I don't ever intend for things to happen this way, but they do, over and over again. I'm beginning to wonder if I'm doing something wrong.

Another thing that's been difficult is recognizing how casually my friends approach life. After spending so much time with Spencer -- who is just as single-minded and passionate as I am, and who has just as many convictions -- it's really strange to find myself among this cohort of people, none of whom take anything seriously. None of them will commit to anything, even something as simple as "having fun," which is incredibly hard for me to understand, because if I think something I think it, if I want something I want it, and if I do something I do it -- no holds barred, 100%.

I don't know how to interact with people who aren't sure who they are or what they want.

Finally, of course, there are boys. I'm using the plural form because, for the first time in my life, there is more than one to deal with. As a matter of fact, there are 4:

Boy #1 is my best friend (with the exception of Spencer, who is kind of like the emperor of my heart). He's a sweet kid, and he's talented and he has about a million things going for him, but he's incredibly confusing. 90% of the time I can tell exactly what he's going to do or say before he does it or says it. I can tell when he's making something up, when he's upset, when he needs a laugh. The other 10% of the time, he's about as easy to read as a James Joyce novel. This is frustrating because one of my biggest pet peeves is inconsistency (either be transparent or be enigmatic, but don't go back and forth!). This is also frustrating because 10% of him is a stranger.

Boy #2 is someone I used to be friends with and is now trying to get back into my life. I kind of kicked him out of it because he was using drugs, and he was using me, and it was an all-around bad situation. He moved away for a while, but now he's back, and he wants me to try to put him together again. And he's still on drugs, and he's back at school, so I can't avoid him.

Boy #3 and I have a lot in common. We like each other (liked? I can't remember what tense we were speaking in at the time). I know a lot of his secrets. He's the first person who's ever told me that I was wonderful because I was smart (which is usually something that guys make me feel shitty about). But there are triangles and quadrangles, and then there's the fact that he's one of the casual people I mentioned earlier. And he's casual about some things that are kind of an issue for me. So there's that.
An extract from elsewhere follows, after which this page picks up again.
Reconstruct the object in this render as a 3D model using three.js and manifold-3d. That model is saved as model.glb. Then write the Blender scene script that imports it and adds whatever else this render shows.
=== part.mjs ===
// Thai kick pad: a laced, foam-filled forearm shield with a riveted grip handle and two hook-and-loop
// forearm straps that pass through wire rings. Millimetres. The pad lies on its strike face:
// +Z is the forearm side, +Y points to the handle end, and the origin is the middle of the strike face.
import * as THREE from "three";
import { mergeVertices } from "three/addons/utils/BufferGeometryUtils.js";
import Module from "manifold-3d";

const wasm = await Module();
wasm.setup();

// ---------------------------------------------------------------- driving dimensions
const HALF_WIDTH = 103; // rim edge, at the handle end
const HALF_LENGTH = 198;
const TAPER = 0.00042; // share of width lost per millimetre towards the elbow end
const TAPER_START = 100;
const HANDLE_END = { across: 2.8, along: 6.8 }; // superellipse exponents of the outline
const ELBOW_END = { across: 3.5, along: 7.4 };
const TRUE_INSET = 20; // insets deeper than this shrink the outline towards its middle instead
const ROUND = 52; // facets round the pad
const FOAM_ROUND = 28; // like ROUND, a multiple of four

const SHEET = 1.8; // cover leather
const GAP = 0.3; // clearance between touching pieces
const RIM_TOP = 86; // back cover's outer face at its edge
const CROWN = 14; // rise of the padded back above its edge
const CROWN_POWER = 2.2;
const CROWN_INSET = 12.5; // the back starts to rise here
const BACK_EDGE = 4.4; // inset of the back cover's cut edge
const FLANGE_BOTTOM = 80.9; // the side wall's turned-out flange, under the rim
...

Boy #4 is someone I've known for a long time. He's really unhappy, but it's a secret. And I worry about him, because we're friends and because I love him and because he's an incredible person who deserves to have everything that he wants. I don't think he knows how awesome he is, and I don't know how to help him.

Anyway. That's the majority of what's going on in my life right now. Nothing exciting, mostly this sort of large-scale thematic shift.

On a completely unrelated note, I just Facebook chatted with Spencer. We were having a conversation about the usefulness of his iPod Touch, and then this:

I cried. I miss him so much. For as rough as we've been on each other, he's the only person I've ever met who really understands me, as a human being. We're equally matched in passion and single-mindedness, and we both have really intense ideologies. He's my best friend in the whole world. I love him. And getting this message made my week -- maybe even my month.